In search of conformal theories
Abhijit Gadde
TL;DR
The paper reframes the conformal crossing equation in a group-theoretic language based on $SO(d+1,1)$ and harmonic analysis, enabling a generalization to arbitrary groups $G$. It identifies tempered principal-series representations $[\Delta,\ell]$ with $\Delta=\frac{d}{2}+ic$ and uses the Racah coefficient $W$ and the pentagon identity to construct an infinite family of analytic solutions to the generalized $G$-crossing equation, including a conformal 6j-symbol construction. A residue-contour approach links these principal-series solutions to the physical conformal spectrum, providing a bridge between group theory and the bootstrap.
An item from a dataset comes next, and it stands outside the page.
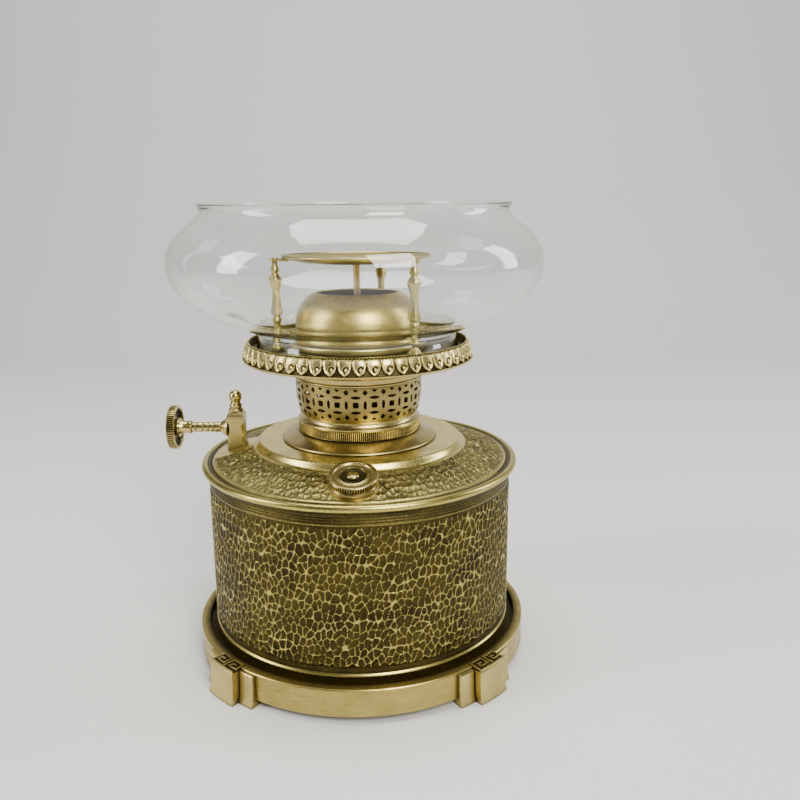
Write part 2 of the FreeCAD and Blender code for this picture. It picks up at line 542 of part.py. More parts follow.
# Three turned and faceted posts, each a stack of ruled six-sided sections, with a threaded tail.
STATIONS = [(1.6, 156.5), (3.3, 157.6), (3.3, 159.6), (1.4, 161.2), (1.4, 162.1), (2.6, 163.0), (2.6, 164.2),
            (1.9, 165.5), (1.9, 170.0), (2.4, 171.0), (2.4, 172.0), (1.7, 173.2), (3.2, 174.2), (2.4, 178.5),
            (1.8, 183.0), (2.3, 187.0), (3.4, 191.2), (1.9, 193.6), (1.7, 194.8), (2.3, 196.2), (1.5, 198.6),
            (1.4, 200.6)]
posts, nuts = [], []
for k, (x, y) in enumerate(spots):
    turn = Rotation(Vector(0, 0, 1), bearings[k])
    sections = []
    for i, (r, z) in enumerate(STATIONS):
        p = doc.addObject("Part::RegularPolygon", "post_%d_section_%02d" % (k + 1, i))
        p.Polygon = 6
        p.Circumradius = r
        p.Placement = Placement(Vector(x, y, z), turn)
        sections.append(p)
    loft = doc.addObject("Part::Loft", "post_loft_%d" % (k + 1))
    loft.Sections = sections
    loft.Solid, loft.Ruled, loft.Closed = True, True, False
    tail = cylinder("post_tail_%d" % (k + 1), 1.25, 5.0, (x, y, 152.0))
    posts.append(fuse("pot_post_%d" % (k + 1), loft, tail))
    blank = doc.addObject("Part::Prism", "nut_blank_%d" % (k + 1))
    blank.Polygon, blank.Circumradius, blank.Height = 6, 2.9, 2.2
    blank.Placement = Placement(Vector(x, y, 153.3), turn)
    thread = cylinder("nut_thread_%d" % (k + 1), 1.3, 4, (x, y, 152.4))
    nuts.append(cut("post_nut_%d" % (k + 1), blank, thread))
keep(group("pot_posts", posts))
keep(group("post_nuts", nuts))

dish = turned("pot_dish", [
    (0, "plate_low"), (28.0, "plate_low"), (33.0, "plate_low+1.1"), (36.0, "plate_low+2.6"),
    ("plate_radius", "plate_top-0.7"), ("plate_radius-0.3", "plate_top"), ("plate_radius-0.9", "plate_top"),
    ("plate_radius-1.3", "plate_top-0.6"), (32.6, "plate_low+2.3"), (28.0, "plate_low+1.2"), (0, "plate_low+1.2"),
])
ears = []
for k, b in enumerate(bearings):
    ear = doc.addObject("Part::Box", "ear_bar_%d" % (k + 1))
    ear.Length, ear.Width = VALUE["pot_post_circle"] - 34.0, VALUE["ear_width"]
    ear.setExpression("Height", "sizes.ear_thick")
    turn = Rotation(Vector(0, 0, 1), b - 90)
    ear.Placement = Placement(turn.multVec(Vector(34.0, -VALUE["ear_width"] / 2, VALUE["ear_low"])), turn)
    x, y = polar(VALUE["pot_post_circle"], b)
    tip = cylinder("ear_tip_%d" % (k + 1), VALUE["ear_width"] / 2, "ear_thick", (x, y, VALUE["ear_low"]))
    ears += [ear, tip]
keep(fuse("pot_plate", dish, *ears))

keep(turned("spreader_rod", [
    (0, "spreader_top-1.6"), ("rod_radius", "spreader_top-1.6"), ("rod_radius", "plate_low"), (0, "plate_low"),
]))
keep(turned("flame_spreader", [
    ("spreader_radius-0.8", "spreader_low"), ("spreader_radius", "spreader_low"), ("spreader_radius", 172.0),
    ("spreader_disc-0.3", 172.2), ("spreader_disc", 172.5), ("spreader_disc", 173.5),
    ("spreader_disc-0.8", "spreader_top"), ("rod_radius", "spreader_top"), ("rod_radius", 172.8),
    ("spreader_radius-0.8", 172.8),
]))

# ---------------------------------------------------------------- globe
keep(turned("glass_globe", [
    ("fitter_radius-2.2", "globe_foot"), ("fitter_radius", "globe_foot"), ("fitter_radius-0.6", 160.0),
    ("fitter_radius-1.2", 164.2), ("fitter_radius-0.9", 166.0), ("fitter_radius+1.2", 167.2),
    (74.7, 176.9, 63.9, 171.6), (86.2, 187.0, 81.2, 181.9),
    ("globe_radius-0.1", 201.2, 90.3, 194.2), (83.7, 214.8, 88.6, 208.6), (76.0, 221.6, 80.1, 217.9),
    (74.2, 224.6, 74.9, 222.8), ("globe_mouth-0.3", "globe_top-0.5"), ("globe_mouth-1.2", "globe_top", 74.9, "globe_top-0.1"),
    ("globe_mouth-3", "globe_top-0.5", 73.2, "globe_top-0.1"), (72.0, 224.2),
    (74.4, 220.0, 72.9, 221.8), (82.0, 213.3, 78.5, 216.4),
    ("globe_radius-2.3", 201.0, 86.7, 207.5), (84.4, 188.4, 88.1, 194.8), (73.5, 178.8, 79.7, 183.4),
    (50.6, 169.3, 62.9, 173.7), ("fitter_radius-2.9", 167.0), ("fitter_radius-3.4", 164.4), ("fitter_radius-2.8", 160.0),
]))

# ---------------------------------------------------------------- checks and export
doc.recompute()
for obj in doc.Objects:
    bad = [s for s in obj.State if s in ("Invalid", "Error")]
    if bad:
        raise RuntimeError("%s is %s" % (obj.Label, bad))
for node in NODES:
    if node.Shape.isNull() or not node.Shape.isValid() or not node.Shape.Solids:
        raise RuntimeError("%s has no valid solid" % node.Label)
os.makedirs("parts", exist_ok=True)
for node in NODES:
    node.Shape.exportStep("parts/%s.step" % node.Label)
    print("%-16s solids %d volume %.1f" % (node.Label, len(node.Shape.Solids), node.Shape.Volume))
print("nodes", len(NODES))
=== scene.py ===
import math

import bmesh
import bpy
import numpy as np
from mathutils import Euler, Matrix, Vector


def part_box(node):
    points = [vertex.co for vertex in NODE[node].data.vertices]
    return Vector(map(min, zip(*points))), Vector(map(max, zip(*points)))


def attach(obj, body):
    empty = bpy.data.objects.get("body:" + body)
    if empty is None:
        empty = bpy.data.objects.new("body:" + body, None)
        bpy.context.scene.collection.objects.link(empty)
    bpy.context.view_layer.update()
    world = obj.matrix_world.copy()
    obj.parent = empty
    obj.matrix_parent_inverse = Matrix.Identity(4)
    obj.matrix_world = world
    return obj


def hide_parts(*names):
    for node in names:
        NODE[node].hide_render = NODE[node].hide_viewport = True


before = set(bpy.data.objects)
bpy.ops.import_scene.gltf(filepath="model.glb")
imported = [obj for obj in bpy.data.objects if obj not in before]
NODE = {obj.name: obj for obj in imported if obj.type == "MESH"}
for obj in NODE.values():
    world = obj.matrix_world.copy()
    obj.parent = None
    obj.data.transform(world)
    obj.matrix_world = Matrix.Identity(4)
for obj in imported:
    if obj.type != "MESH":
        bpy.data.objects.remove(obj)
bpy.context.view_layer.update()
MM = 0.001
TAU = 2 * math.pi


# ------------------------------------------------------------------ mesh helpers
def soften(points, radius=0.25, steps=3, closed=True):
    """Rounds the corners of an outline. A point may carry its own radius as a third number."""
    n = len(points)
    out = []
    for i in range(n):
        p = np.array(points[i][:2], float)
        if not closed and i in (0, n - 1):
            out.append(tuple(p))
            continue
        a = np.array(points[i - 1][:2], float)
        b = np.array(points[(i + 1) % n][:2], float)
        r = points[i][2] if len(points[i]) > 2 else radius
        da, db = a - p, b - p
        la, lb = np.linalg.norm(da), np.linalg.norm(db)
        da, db = da / la, db / lb
        turn = math.pi - math.acos(max(-1, min(1, float(da @ db))))
        if r <= 0 or turn < math.radians(9):
            out.append(tuple(p))
            continue
        d = min(r * math.tan(turn / 2), 0.42 * la, 0.42 * lb)
        s, e = p + da * d, p + db * d
        k = max(1, int(math.ceil(steps * turn / (math.pi / 2))))
        for j in range(k + 1):
            t = j / k
            out.append(tuple((1 - t) ** 2 * s + 2 * t * (1 - t) * p + t * t * e))
    return out


def arc(cx, cz, r, a0, a1, n=10):
    """Points of an arc, angles in degrees from +r towards +z."""
    return [(cx + r * math.cos(math.radians(a0 + (a1 - a0) * i / n)),
             cz + r * math.sin(math.radians(a0 + (a1 - a0) * i / n)), 0) for i in range(n + 1)]


def spline(points, per=6):
    """Catmull-Rom through the points."""
    p = [np.array(q[:2], float) for q in points]
    p = [2 * p[0] - p[1]] + p + [2 * p[-1] - p[-2]]
    out = []
    for i in range(1, len(p) - 2):
        for j in range(per):
            t = j / per
            out.append(tuple(0.5 * (2 * p[i] + (p[i + 1] - p[i - 1]) * t
                                    + (2 * p[i - 1] - 5 * p[i] + 4 * p[i + 1] - p[i + 2]) * t * t
                                    + (3 * p[i] - p[i - 1] - 3 * p[i + 1] + p[i + 2]) * t ** 3)) + (0,))
    out.append(tuple(p[-2]) + (0,))
    return out


def make(name, verts, faces, body, mat, replaces=(), smooth=35, place=None, attrs=None):
    """A mesh piece from points in millimetres, riding on a body."""
    me = bpy.data.meshes.new(name)
    v = np.asarray(verts, float) * MM
    me.from_pydata(v.tolist(), [], faces)
    if attrs:
        for key, values in attrs.items():
            at = me.attributes.new(key, "FLOAT", "POINT")
            at.data.foreach_set("value", np.asarray(values, np.float32))
    ob = bpy.data.objects.new(name, me)
    bpy.context.scene.collection.objects.link(ob)
    if place is not None:
        me.transform(place)
    finish_piece(ob, body, mat, replaces, smooth)
    return ob


def finish_piece(ob, body, mat, replaces=(), smooth=35, merge=1e-7):
    me = ob.data
    bm = bmesh.new()
    bm.from_mesh(me)
    bmesh.ops.remove_doubles(bm, verts=bm.verts, dist=merge)
    bmesh.ops.dissolve_degenerate(bm, edges=bm.edges, dist=1e-8)
    bmesh.ops.recalc_face_normals(bm, faces=bm.faces)
    bm.to_mesh(me)
    bm.free()
    me.shade_smooth()
    if smooth:
        me.set_sharp_from_angle(angle=math.radians(smooth))
    me.materials.clear()
    me.materials.append(mat)
    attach(ob, body)
    if replaces:
        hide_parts(*replaces)
    return ob


def lathe_arrays(prof, seg, wobble=None, closed=True, shade=None):
    """Vertices and quads of an outline turned about Z. wobble(theta, k, r, z) gives a radius change for the whole ring at once."""
    th = np.arange(seg) * TAU / seg
    verts, faces = [], []
    n = len(prof)
    for k, p in enumerate(prof):
        r, z = p[0], p[1]
        rr = np.full(seg, float(r))
        zz = np.full(seg, float(z))
        tint = np.ones(seg)
        if wobble is not None:
            dr, tint = wobble(th, k, r, z)
            rr = rr + dr
        if shade is not None:
            shade.append(tint)
        verts.append(np.stack([rr * np.sin(th), -rr * np.cos(th), zz], 1))
    idx = lambda k, j: k * seg + (j % seg)
    last = n if closed else n - 1
    for k in range(last):
        k2 = (k + 1) % n
        for j in range(seg):
            faces.append((idx(k, j), idx(k, j + 1), idx(k2, j + 1), idx(k2, j)))
    return np.concatenate(verts), faces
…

The work suggests deep connections between representation theory, boundary CFT, and AdS/CFT-type dualities, with potential applications to higher-dimensional theories and nontrivial boundary conditions.
Abstract
The conformal crossing equation puts very stringent constraints on the conformal data. We formulate it in way that makes the conformal symmetry more transparent. This allows for generalization of the crossing equation to arbitrary Lie group G. Using the crossing equation for SU(2) as a toy model, we find infinitely many solutions to the G-crossing equation. In particular, when G is specialized to the conformal group SO(d+1,1), we get infinitely many solutions to the conformal crossing equation.